Rank Group racks up £107m in pre-tax losses for fiscal H1 as costs soar
FTSE 250 firm reports 2% increase in net gaming revenue to £339m, with Enracha and digital revenue offsetting venues struggles


The Rank Group has posted a modest 2% rise in underlying like-for-like net gaming revenue (NGR) to £338.9m.
Underlying operating profit fell 83% YoY from £24.9m to £4.2m, with net debt increasing 11% to £158.3m. The Maidenhead-based firm also pointed to a £15m impact in higher energy costs and wage inflation for the drop in profitability.
This has led to statutory losses of £101.2m for the reporting period.
Energy costs are expected to be £31m for the current period, Rank said, up from £24m from the previous period, with average wage increases rising around 8%.
These increased costs led the group to create new energy efficiency programmes, changes to venue opening hours, as well as renegotiating leases and other contracts to cut costs.
Overall, NGR across the firm’s venues dropped 1% to £236.6m, with Grosvenor Casinos seeing the biggest fall of 5% to £153.4m in this reporting period.
Compared to pre-pandemic levels, venues’ NGR is down 22% from £197.4m.
Visitor numbers went up 5% YoY, with active customers up 4%. However, this positive result is offset by a 9% decline in average customer spend due to the ongoing economic crisis in the UK.
Mecca saw a 4% YoY NGR rise to £65.5m but dropped 20% compared to pre-pandemic levels. Customer visits to Grosvenor rose 4% but were down 29% on pre-pandemic levels.
Rank stated that this downfall came from the “older cohort of customers”.
The group noted: “The impact of the pandemic has been severe on the land-based bingo sector. Whilst customer volumes are growing, the rate of growth is slow and from a much lower base than prior to the pandemic.”
The greatest success for the group over this period is with its Spanish brand Enracha, which has seen a strong recovery since the reopening of venues. Revenue rose 25% YoY to £17.7m.
Financial analyst Russel Pointon, director at Edison Group, said the results show the difficulties the industry is facing, particularly in the UK.

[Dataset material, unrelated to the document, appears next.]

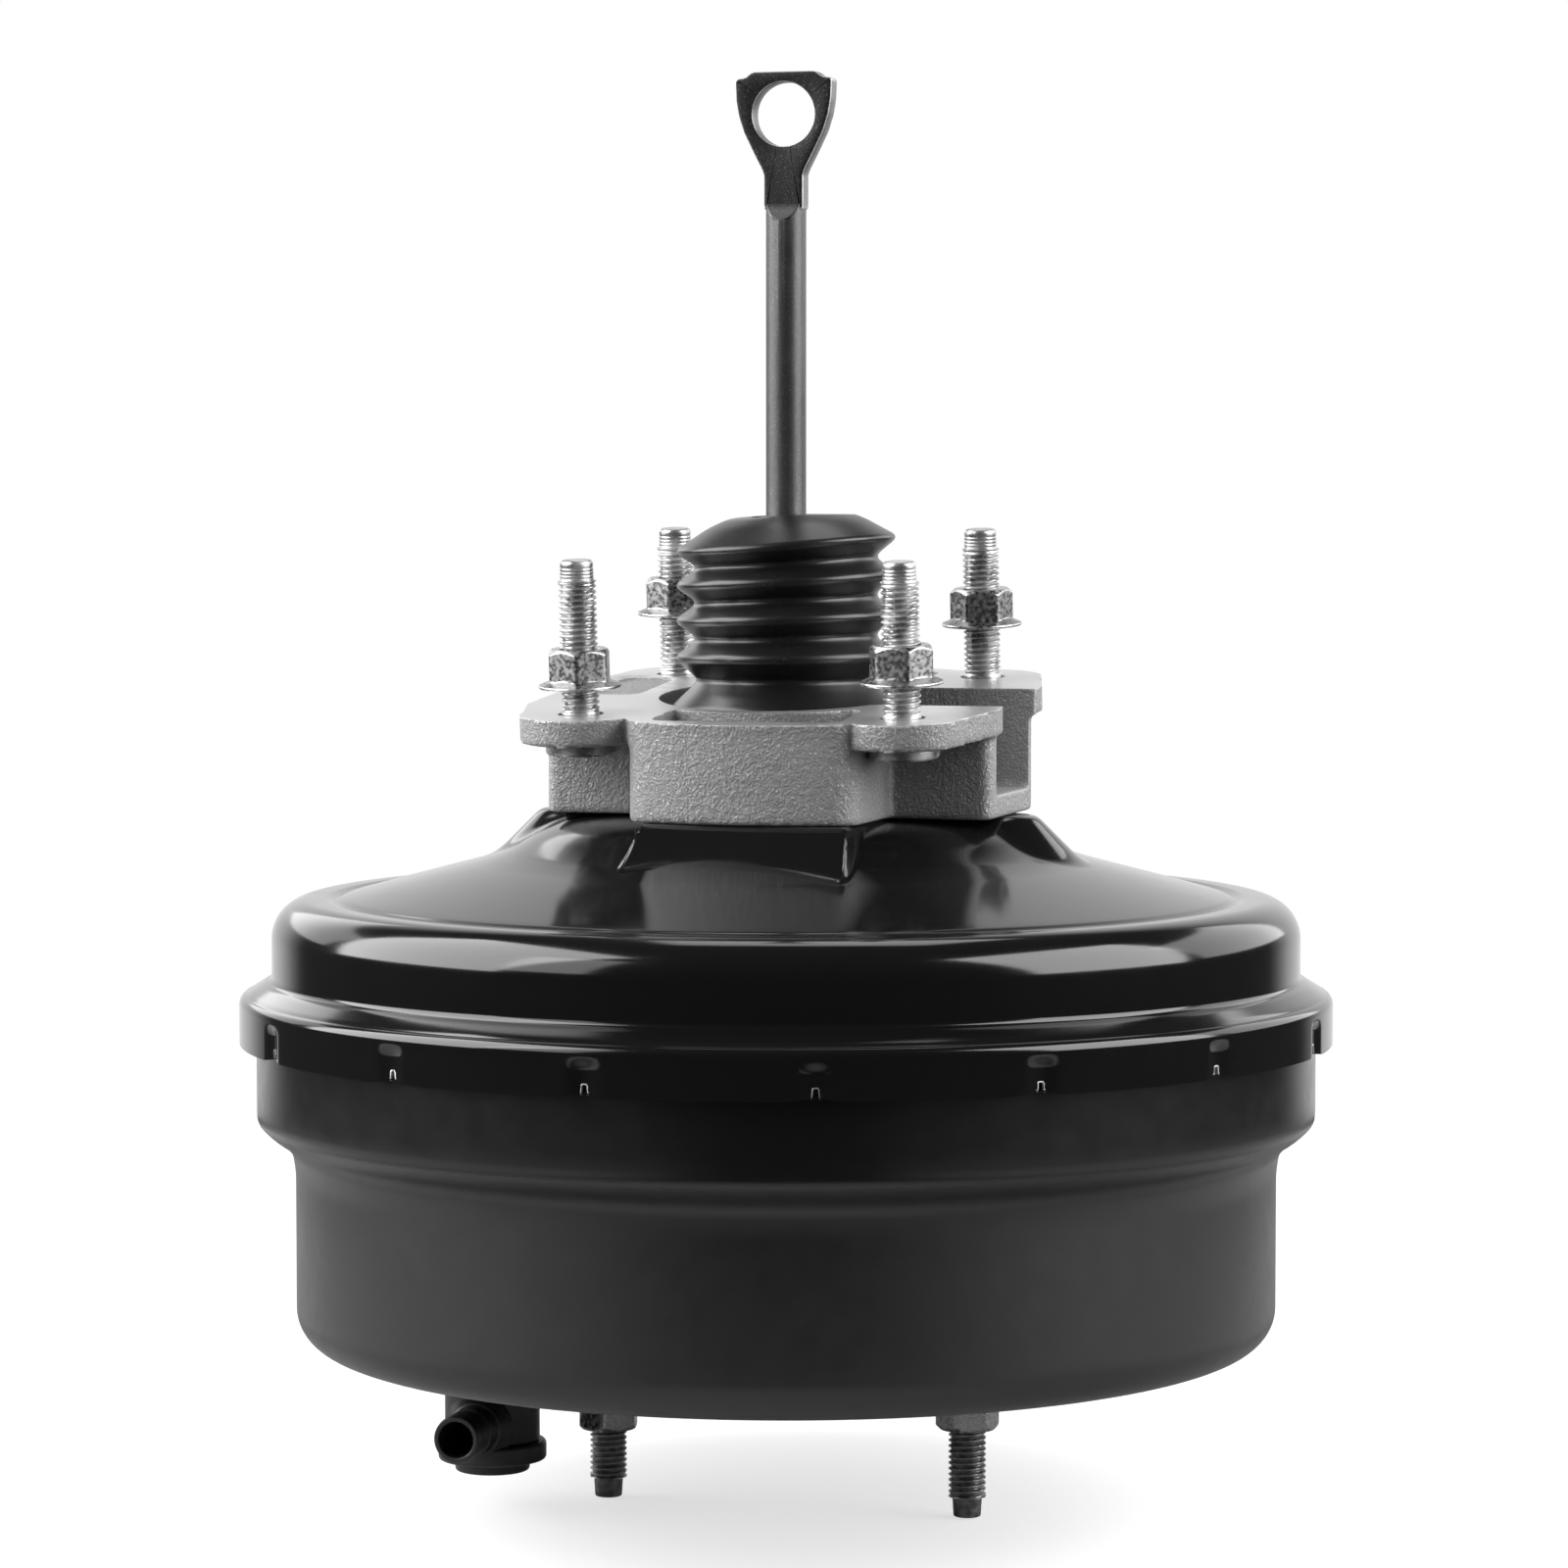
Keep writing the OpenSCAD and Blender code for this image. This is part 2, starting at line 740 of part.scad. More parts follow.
module input_rod() {
    color([0.45, 0.45, 0.44]) {
        difference() {
            union() {
                translate([0, eye_t / 2, 0])
                    rotate([90, 0, 0])
                        linear_extrude(height = eye_t)
                            eye_outline();
                translate([0, eye_t / 2, eye_z - 25])
                    rotate([90, 0, 0])
                        cylinder(h = eye_t, r = 5.75);
            }
            translate([0, 20, eye_z])
                rotate([90, 0, 0])
                    cylinder(h = 40, r = eye_r);
        }
        rotate_extrude()
            polygon([[0, ball_z + 2], [3.4, ball_z + 3], [3.4, 12], [rod_r, 15],
                [rod_r, 17.7], [13, 17.7], [13, 19.3], [rod_r, 19.3], [rod_r, eye_z - 23.4],
                [3.4, eye_z - 19.6], [0, eye_z - 19.6]]);
        translate([0, 0, ball_z])
            sphere(5.3);
    }
}

// Check valve

module valve_grommet() {
    color([0.05, 0.05, 0.05])
        translate([valve_x, valve_y, 0])
            rotate_extrude()
                polygon([[9, -165.6], [12.6, -165.6], [13.6, -167], [13.6, floor_z + sheet_t],
                    [11, floor_z + sheet_t], [11, floor_z], [14, floor_z], [14, -173.4],
                    [9, -173.4]]);
}

module valve_body() {
    translate([valve_x, valve_y, 0])
        color([0.06, 0.06, 0.065])
            difference() {
                union() {
                    rotate_extrude()
                        polygon([[0, -162], [7.6, -162], [9.6, -164.6], [8.7, -165.2],
                            [8.7, -173.6], [11.4, -174], [valve_r, -175.2],
                            [valve_r, -198], [0, -198]]);
                    translate([0, 0, hose_z])
                        rotate([90, 0, 0])
                            rotate_extrude()
                                polygon([[0, 0], [7.4, 0], [7.4, 14.2], [6.4, 14.9],
                                    [6.4, 19], [5.4, 19], [6.4, 20.6], [5.4, 22.6],
                                    [6.4, 24], [5.4, 26], [6.4, 27.2], [6, 29], [0, 29]]);
                }
                translate([0, 0, -178])
                    cylinder(h = 30, r = 5.4);
                translate([0, 0, -199])
                    cylinder(h = 21, r = 10.2);
                translate([0, 0, hose_z])
                    rotate([90, 0, 0])
                        cylinder(h = 40, r = 4.7);
            }
}

module valve_cap() {
    color([0.06, 0.06, 0.065])
        translate([valve_x, valve_y, 0])
            rotate_extrude()
                polygon([[0, -206.3], [9.6, -206.3], [9.9, -206], [9.9, -203.2],
                    [13.9, -203.2], [14.4, -202.6], [14.4, -198.6], [13.8, -198],
                    [10.2, -198], [10.2, -196], [8.6, -196], [8.6, -200], [0, -200]]);
}

module valve_disc() {
    color([0.08, 0.08, 0.08])
        translate([valve_x, valve_y, 0])
            rotate_extrude()
                polygon([[0, -178.1], [8.6, -178.1], [8.6, -179.9], [4, -180.3],
                    [3, -184], [0, -184]]);
}

module valve_spring() {
    color([0.5, 0.5, 0.48])
        translate([valve_x, valve_y, 0])
            coil(5.8, 0.4, -200, -180.2, 5);
}

front_shell();
rear_shell();
housing_divider();
divider_seal();
bearing_seal();
mounting_bracket();
firewall_studs();
flange_nuts();
bracket_studs();
bracket_nuts();
reinforcement_plate();
pad_studs();
pad_nuts();
front_seal();
valve_grommet();
boot();
power_piston();
rear_plate();
front_plate();
rear_diaphragm();
front_diaphragm();
rear_plate_clip();
front_plate_clip();
stop_key();
reaction_disc();
output_rod();
rod_retainer();
poppet_retainer();
air_filter();
air_silencer();
return_spring();
valve_plunger();
reaction_pin();
poppet();
poppet_spring();
input_rod();
rod_spring();
valve_body();
valve_cap();
valve_disc();
valve_spring();
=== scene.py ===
"""Dresses the tandem brake booster: pressed shells, cast spacer, studs, boot, rod and check valve."""

import logging
import math
from dataclasses import dataclass, field
from enum import Enum
from typing import Callable, Sequence

import bmesh
import bpy
import numpy as np
from mathutils import Matrix, Vector


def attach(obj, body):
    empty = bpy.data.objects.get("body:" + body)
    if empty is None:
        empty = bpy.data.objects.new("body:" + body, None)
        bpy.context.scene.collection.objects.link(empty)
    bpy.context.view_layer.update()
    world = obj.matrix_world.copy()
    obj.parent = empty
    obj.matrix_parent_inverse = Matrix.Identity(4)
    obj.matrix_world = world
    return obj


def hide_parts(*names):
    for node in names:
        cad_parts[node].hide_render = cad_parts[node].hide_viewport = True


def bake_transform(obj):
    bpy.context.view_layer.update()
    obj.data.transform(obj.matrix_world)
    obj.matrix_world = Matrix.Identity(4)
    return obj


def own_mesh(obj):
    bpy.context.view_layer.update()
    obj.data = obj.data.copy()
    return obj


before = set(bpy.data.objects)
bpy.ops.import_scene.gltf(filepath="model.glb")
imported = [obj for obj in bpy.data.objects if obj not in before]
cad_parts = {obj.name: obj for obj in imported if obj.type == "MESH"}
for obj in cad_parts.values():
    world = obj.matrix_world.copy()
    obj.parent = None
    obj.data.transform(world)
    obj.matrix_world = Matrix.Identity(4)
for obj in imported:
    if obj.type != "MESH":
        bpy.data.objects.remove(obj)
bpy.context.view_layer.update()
LOG = logging.getLogger("brake_booster")

MM = 0.001
Point = tuple[float, float]
Part = tuple[np.ndarray, list[tuple[int, ...]]]
Colour = tuple[float, float, float, float]
Socket = bpy.types.NodeSocket

# Shared sizes, the same as in the part's source, in metres

FACE_TILT = math.radians(4.95)
FACE_NORMAL = Vector((0.0, -math.sin(FACE_TILT), math.cos(FACE_TILT)))
BASE_Z = -30.7 * MM
HALF_PITCH = 42.85 * MM
STUD_SPOTS = ((-1, -1), (1, -1), (1, 1), (-1, 1))
NUT_LIFTS = (6.9 * MM, 8.7 * MM, 13.9 * MM, 16.4 * MM)
ANCHOR_SPOTS = ((-9, -46.5), (16, -46.5), (-9, 46.5), (16, 46.5))
LANCE_COUNT = 16
LANCE_START = math.radians(-3.7)
FACE_TOLERANCE = 0.05 * MM
UPWARDS = (0.0, 0.0, 1.0)
BACKWARDS = (0.0, 1.0, 0.0)


class Shading(Enum):
    """How a mesh is shaded: smooth all over, or with creases above an angle."""

    SMOOTH = 180.0
    SOFT = 50.0
    CREASED = 30.0


# Shader node helpers


def add_node(tree: bpy.types.NodeTree, kind: str, **inputs) -> bpy.types.Node:
    """Adds a node and sets its inputs.

    Args:
        tree: The node tree that gets the node.
        kind: Blender's name of the node type.
        inputs: Input values or output sockets to link; underscores in a name stand for spaces, a
            leading "i" and a number name an input by its place, and "set_" sets a node property.

    Returns:
        The new node.
    """
    node = tree.nodes.new(kind)
    for name, value in inputs.items():
        if name.startswith("set_"):
            setattr(node, name[4:], value)
            continue
        key = int(name[1:]) if name[0] == "i" and name[1:].isdigit() else name.replace("_", " ")
        socket = node.inputs[key]
        if isinstance(value, Socket):
            tree.links.new(value, socket)
        else:
            socket.default_value = value
    return node


def math_node(
    tree: bpy.types.NodeTree, operation: str, a: float | Socket, b: float | Socket = 0.0,
    c: float | Socket = 0.0,
) -> Socket:
    """Adds a Math node.

    Args:
        tree: The node tree.
        operation: Blender's name of the operation.
        a, b, c: Numbers or sockets.

    Returns:
        The node's output socket.
    """
    return add_node(tree, "ShaderNodeMath", set_operation=operation, i0=a, i1=b, i2=c).outputs[0]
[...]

“Casino and bingo operator Rank Group’s interim results demonstrate the tough situation faced by gaming companies with physical locations during a period of high inflation and restricted consumer spending. Rank reported a significant drop in underlying profit due to slower revenue recovery than expected, notably for Grosvenor, and high-cost inflation, which was compounded by a high level of impairment charges.”
To offset these issues on the land-based front, Rank has invested heavily in its digital platforms, which saw its brands now operating on its own proprietary platform.
Digital performance was up 9%, reaching £100.8m, with profit sitting at £2.7m.
Mecca took the majority of revenue with £36.1m, Grosvenor posted £27.8m, and Enranch/Yo achieved £11.6m. Stride Legacy brands achieved £25.3m in revenue for this period.
On the digital performance and what the results mean going forward for Rank, Group CEO John O’Reilly said this success will lead to further improvements in digital.
He said: “We are now in control of our future from a technology standpoint and have the vision and capability to deliver a market-leading cross-channel customer experience in both Grosvenor and Mecca alongside strong and growing support brands in the UK and internationally.”
Rank also noted it had a strong trading period over the festive period and into January, but added that it expects a challenging few months ahead due to the ongoing cost-of-living crisis.
This has led to Rank maintaining its full-year YoY profit guidance of £10m-£20m.
O’Reilly looked ahead to the upcoming year, saying that the firm is eagerly anticipating the publication of the white paper into the Gambling Act 2005 review.
He said: “We continue to look forward to the publication of the UK government’s gambling review white paper. Casino and bingo venues are in need of long overdue modernisation of outdated regulation, which heavily restricts the customer proposition.
“This appears to be widely recognised within the debate surrounding the government’s review and we are hopeful of a positive policy outcome followed by the much needed rapid implementation of new regulation.”